• **EXERCISE DIRECTIONS**
Reproduce each line bearing the word "this".
======== TASK INPUTS ========
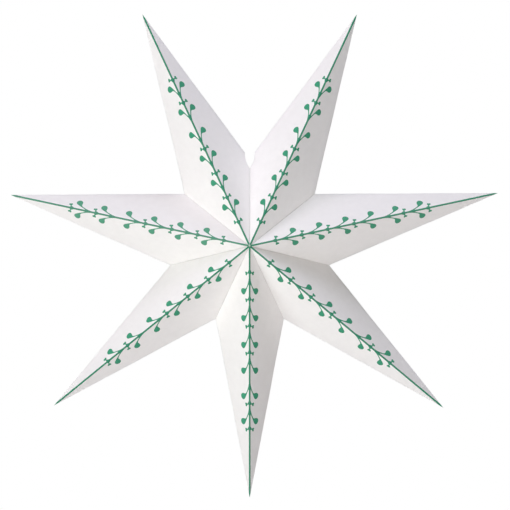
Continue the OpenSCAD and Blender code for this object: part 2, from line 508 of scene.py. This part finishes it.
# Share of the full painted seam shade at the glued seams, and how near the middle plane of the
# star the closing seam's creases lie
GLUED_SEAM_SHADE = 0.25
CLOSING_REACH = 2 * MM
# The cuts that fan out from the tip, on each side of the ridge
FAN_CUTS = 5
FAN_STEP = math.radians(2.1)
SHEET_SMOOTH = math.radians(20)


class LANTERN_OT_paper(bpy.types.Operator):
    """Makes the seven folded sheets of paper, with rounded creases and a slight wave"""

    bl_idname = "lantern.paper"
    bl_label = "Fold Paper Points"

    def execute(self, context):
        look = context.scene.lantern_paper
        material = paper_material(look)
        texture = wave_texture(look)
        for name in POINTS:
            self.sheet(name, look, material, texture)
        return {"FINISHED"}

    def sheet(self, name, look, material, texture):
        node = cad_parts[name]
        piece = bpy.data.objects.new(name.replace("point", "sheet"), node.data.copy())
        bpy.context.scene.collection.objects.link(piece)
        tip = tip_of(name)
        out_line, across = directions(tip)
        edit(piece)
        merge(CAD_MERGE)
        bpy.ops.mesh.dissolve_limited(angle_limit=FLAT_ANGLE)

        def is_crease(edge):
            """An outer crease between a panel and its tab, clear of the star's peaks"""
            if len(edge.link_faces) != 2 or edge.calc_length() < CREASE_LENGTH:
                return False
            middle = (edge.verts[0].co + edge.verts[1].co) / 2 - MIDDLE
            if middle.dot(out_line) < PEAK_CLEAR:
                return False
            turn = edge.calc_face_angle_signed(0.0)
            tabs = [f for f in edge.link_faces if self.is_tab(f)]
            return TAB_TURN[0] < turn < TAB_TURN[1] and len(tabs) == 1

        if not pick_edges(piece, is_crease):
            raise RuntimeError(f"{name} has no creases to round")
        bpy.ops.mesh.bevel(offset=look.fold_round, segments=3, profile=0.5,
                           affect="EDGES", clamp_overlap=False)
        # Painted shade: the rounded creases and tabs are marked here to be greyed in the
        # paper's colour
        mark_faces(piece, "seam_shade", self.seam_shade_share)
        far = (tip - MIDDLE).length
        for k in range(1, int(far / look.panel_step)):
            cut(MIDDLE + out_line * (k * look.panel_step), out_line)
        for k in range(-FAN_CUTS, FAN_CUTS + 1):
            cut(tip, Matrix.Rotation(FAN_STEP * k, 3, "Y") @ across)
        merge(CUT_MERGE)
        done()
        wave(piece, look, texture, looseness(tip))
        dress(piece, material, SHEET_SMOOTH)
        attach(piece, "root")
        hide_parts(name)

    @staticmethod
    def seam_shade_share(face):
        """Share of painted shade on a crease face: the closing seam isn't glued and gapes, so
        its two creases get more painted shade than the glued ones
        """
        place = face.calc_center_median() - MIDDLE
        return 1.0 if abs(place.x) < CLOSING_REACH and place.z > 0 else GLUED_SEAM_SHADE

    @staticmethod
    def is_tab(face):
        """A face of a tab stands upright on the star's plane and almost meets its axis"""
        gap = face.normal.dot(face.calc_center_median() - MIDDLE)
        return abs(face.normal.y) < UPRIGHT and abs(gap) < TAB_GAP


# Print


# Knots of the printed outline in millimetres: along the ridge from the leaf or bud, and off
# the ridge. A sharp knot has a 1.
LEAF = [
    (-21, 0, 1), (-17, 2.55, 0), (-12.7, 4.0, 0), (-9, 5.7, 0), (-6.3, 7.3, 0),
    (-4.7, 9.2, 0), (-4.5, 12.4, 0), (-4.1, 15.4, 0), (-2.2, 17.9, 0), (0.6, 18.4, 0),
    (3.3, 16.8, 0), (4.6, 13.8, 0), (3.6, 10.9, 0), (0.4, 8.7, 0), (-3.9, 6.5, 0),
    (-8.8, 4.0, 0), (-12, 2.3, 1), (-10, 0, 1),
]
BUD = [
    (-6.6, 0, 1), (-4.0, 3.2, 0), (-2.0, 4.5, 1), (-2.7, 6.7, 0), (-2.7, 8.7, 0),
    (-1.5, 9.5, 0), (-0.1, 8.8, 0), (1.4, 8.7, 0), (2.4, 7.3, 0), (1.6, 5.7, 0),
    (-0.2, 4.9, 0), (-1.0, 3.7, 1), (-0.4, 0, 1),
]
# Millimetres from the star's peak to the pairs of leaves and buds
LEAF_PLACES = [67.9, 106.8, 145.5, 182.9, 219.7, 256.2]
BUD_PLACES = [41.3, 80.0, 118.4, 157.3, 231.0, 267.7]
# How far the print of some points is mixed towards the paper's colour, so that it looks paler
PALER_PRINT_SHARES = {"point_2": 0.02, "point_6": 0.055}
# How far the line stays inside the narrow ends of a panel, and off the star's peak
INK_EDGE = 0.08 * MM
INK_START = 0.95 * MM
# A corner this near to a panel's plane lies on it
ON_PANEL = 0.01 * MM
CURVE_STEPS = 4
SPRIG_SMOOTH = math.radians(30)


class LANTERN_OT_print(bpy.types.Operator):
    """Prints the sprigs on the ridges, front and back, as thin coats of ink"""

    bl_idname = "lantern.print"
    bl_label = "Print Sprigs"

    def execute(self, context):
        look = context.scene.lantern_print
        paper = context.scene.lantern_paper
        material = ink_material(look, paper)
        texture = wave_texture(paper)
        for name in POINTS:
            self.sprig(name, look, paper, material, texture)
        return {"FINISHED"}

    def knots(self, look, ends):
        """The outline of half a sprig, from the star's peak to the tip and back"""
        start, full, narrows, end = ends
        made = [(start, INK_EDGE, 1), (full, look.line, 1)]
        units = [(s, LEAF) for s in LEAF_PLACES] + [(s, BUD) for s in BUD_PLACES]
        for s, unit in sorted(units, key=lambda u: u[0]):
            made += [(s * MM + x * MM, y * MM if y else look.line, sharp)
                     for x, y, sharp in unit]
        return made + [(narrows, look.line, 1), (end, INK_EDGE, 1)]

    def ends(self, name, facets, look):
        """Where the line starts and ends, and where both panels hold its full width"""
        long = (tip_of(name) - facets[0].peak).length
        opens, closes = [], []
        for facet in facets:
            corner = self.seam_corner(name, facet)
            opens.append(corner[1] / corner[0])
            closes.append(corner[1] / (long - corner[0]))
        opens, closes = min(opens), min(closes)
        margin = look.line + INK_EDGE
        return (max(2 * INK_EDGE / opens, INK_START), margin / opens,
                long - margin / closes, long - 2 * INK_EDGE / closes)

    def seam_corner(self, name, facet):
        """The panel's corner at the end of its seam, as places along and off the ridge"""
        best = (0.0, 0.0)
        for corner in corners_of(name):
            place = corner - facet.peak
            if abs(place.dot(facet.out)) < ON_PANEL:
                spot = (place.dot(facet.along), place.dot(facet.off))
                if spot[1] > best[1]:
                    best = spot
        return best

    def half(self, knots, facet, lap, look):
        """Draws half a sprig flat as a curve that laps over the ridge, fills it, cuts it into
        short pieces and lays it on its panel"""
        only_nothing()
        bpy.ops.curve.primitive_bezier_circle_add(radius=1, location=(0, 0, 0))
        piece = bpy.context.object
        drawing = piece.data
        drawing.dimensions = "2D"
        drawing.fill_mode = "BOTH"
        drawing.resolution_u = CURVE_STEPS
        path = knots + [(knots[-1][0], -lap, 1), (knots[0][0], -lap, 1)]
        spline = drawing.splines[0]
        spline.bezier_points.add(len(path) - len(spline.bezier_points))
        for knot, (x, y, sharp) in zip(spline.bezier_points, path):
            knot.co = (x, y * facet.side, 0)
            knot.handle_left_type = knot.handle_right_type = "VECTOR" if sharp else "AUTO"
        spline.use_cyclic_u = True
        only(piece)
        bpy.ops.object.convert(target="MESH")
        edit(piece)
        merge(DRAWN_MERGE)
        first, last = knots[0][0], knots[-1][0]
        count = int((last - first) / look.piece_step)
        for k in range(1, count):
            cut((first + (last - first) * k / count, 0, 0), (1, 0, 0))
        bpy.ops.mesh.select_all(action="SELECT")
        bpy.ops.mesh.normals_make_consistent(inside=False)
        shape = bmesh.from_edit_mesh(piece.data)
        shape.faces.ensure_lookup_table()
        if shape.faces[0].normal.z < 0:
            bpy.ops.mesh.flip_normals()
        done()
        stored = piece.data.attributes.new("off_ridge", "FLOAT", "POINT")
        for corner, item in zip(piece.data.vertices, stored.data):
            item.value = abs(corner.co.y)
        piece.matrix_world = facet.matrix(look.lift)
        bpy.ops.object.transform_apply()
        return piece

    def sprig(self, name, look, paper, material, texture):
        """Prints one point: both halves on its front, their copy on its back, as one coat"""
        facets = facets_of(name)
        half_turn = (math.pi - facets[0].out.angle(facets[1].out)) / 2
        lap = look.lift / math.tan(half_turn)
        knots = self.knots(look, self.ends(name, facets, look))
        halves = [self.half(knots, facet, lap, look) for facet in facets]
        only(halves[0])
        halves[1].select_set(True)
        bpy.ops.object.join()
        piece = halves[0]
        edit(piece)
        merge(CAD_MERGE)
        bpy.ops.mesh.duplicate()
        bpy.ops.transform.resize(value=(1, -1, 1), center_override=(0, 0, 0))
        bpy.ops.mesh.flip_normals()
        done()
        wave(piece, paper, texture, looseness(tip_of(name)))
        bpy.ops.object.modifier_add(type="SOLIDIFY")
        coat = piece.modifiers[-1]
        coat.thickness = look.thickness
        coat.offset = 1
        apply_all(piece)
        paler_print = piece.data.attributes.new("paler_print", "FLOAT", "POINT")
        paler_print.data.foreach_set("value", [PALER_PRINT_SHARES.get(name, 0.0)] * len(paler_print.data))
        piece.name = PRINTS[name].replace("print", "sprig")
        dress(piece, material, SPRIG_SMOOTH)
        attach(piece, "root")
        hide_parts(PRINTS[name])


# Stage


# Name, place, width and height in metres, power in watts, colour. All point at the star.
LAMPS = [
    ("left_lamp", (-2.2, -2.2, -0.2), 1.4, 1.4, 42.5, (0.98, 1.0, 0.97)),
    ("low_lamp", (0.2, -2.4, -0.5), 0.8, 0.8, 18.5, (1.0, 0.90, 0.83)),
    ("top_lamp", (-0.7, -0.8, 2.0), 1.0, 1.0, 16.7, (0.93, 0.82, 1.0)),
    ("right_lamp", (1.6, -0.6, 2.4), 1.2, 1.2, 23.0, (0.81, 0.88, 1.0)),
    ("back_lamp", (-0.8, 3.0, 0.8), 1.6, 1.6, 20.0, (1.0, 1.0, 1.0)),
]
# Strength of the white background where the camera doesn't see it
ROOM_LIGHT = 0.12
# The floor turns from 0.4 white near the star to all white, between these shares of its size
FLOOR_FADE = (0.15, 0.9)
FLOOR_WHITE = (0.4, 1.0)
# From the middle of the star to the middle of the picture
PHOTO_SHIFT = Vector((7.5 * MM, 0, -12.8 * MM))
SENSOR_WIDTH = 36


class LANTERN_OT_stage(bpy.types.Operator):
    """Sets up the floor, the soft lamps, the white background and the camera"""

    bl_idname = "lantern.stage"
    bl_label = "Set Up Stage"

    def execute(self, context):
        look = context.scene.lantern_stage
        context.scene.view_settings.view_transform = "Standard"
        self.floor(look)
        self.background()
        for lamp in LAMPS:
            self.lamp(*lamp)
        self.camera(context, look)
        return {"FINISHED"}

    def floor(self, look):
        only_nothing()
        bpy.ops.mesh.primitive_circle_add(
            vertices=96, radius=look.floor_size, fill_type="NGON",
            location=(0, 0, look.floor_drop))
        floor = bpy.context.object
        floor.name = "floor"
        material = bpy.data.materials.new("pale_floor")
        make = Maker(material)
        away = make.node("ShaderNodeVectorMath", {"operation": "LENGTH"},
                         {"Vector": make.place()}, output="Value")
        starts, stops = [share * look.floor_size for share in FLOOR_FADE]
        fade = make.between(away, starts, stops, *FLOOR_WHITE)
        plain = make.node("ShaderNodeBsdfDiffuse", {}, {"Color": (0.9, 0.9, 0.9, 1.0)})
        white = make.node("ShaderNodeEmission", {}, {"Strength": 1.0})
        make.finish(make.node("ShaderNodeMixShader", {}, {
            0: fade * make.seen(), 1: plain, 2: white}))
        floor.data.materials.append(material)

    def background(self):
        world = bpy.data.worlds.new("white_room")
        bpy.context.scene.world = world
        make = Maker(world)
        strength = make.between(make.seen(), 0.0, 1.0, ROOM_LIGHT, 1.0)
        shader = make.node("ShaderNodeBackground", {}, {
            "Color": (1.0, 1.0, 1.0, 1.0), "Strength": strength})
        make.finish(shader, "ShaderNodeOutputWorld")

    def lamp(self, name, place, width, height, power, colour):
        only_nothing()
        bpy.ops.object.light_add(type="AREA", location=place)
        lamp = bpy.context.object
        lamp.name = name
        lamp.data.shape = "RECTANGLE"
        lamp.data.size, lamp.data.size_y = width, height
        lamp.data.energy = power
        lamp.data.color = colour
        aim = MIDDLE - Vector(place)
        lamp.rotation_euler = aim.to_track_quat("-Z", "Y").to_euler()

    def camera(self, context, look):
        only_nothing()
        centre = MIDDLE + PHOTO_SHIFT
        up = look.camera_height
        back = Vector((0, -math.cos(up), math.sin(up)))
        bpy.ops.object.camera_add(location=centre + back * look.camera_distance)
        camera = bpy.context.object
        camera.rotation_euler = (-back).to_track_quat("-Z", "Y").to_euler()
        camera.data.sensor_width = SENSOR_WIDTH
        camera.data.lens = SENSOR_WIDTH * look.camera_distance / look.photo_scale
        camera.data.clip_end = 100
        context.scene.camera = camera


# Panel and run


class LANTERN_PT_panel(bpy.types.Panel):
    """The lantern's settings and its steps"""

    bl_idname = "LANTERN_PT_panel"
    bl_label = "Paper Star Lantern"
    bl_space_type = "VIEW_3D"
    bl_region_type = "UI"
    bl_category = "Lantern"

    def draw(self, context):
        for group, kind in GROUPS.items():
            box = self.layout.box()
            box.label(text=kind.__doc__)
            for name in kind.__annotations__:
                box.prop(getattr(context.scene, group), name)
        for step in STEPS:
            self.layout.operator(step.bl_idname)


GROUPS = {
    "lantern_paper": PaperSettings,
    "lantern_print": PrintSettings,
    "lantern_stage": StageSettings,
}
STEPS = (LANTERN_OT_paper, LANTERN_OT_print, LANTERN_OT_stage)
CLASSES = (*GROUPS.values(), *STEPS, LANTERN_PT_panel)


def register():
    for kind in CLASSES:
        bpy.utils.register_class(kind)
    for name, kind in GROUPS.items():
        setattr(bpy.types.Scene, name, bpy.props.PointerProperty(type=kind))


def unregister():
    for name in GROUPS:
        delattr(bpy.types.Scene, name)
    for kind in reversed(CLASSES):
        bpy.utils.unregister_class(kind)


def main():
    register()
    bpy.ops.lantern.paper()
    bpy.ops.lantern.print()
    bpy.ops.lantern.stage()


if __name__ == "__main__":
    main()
========
======== TASK INPUTS ========
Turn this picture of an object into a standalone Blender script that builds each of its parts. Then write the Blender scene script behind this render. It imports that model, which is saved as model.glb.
========
======== TASK INPUTS ========
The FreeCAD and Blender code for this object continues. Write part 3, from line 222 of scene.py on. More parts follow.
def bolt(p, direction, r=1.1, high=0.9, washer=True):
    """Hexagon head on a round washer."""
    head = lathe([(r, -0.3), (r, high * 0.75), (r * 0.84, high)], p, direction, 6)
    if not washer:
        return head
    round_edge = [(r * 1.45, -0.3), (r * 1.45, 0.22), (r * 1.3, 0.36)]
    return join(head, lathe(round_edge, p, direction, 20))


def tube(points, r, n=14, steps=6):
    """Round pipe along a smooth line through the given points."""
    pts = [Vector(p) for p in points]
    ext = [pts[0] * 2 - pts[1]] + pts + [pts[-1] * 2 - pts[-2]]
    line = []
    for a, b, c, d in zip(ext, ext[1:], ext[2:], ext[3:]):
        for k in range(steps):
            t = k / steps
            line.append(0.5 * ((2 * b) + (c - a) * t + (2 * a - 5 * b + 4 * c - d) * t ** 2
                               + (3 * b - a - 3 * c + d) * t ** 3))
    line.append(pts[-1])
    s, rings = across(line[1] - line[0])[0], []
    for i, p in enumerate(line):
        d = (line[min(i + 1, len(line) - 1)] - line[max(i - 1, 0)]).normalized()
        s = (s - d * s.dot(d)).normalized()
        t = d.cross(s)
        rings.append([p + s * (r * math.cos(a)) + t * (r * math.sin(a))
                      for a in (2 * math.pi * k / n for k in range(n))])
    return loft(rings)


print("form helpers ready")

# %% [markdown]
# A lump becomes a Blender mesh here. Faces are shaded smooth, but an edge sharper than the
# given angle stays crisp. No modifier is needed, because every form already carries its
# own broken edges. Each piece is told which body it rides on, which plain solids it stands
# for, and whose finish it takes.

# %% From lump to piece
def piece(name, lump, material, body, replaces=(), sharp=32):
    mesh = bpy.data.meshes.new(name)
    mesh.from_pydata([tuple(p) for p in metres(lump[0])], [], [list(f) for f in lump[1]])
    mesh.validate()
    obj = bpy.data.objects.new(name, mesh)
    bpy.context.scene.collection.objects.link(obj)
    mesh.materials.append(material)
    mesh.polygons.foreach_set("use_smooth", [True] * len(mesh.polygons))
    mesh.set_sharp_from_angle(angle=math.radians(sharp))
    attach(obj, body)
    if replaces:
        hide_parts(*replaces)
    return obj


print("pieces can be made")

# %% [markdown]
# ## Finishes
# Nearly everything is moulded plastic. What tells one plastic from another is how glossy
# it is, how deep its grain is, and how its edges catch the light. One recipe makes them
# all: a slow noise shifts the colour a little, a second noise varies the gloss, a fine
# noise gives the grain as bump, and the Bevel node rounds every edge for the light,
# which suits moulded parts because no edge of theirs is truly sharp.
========
• **THE SOLUTION**
Continue the OpenSCAD and Blender code for this object: part 2, from line 508 of scene.py. This part finishes it.
# A corner this near to a panel's plane lies on it
Turn this picture of an object into a standalone Blender script that builds each of its parts. Then write the Blender scene script behind this render. It imports that model, which is saved as model.glb.
The FreeCAD and Blender code for this object continues. Write part 3, from line 222 of scene.py on. More parts follow.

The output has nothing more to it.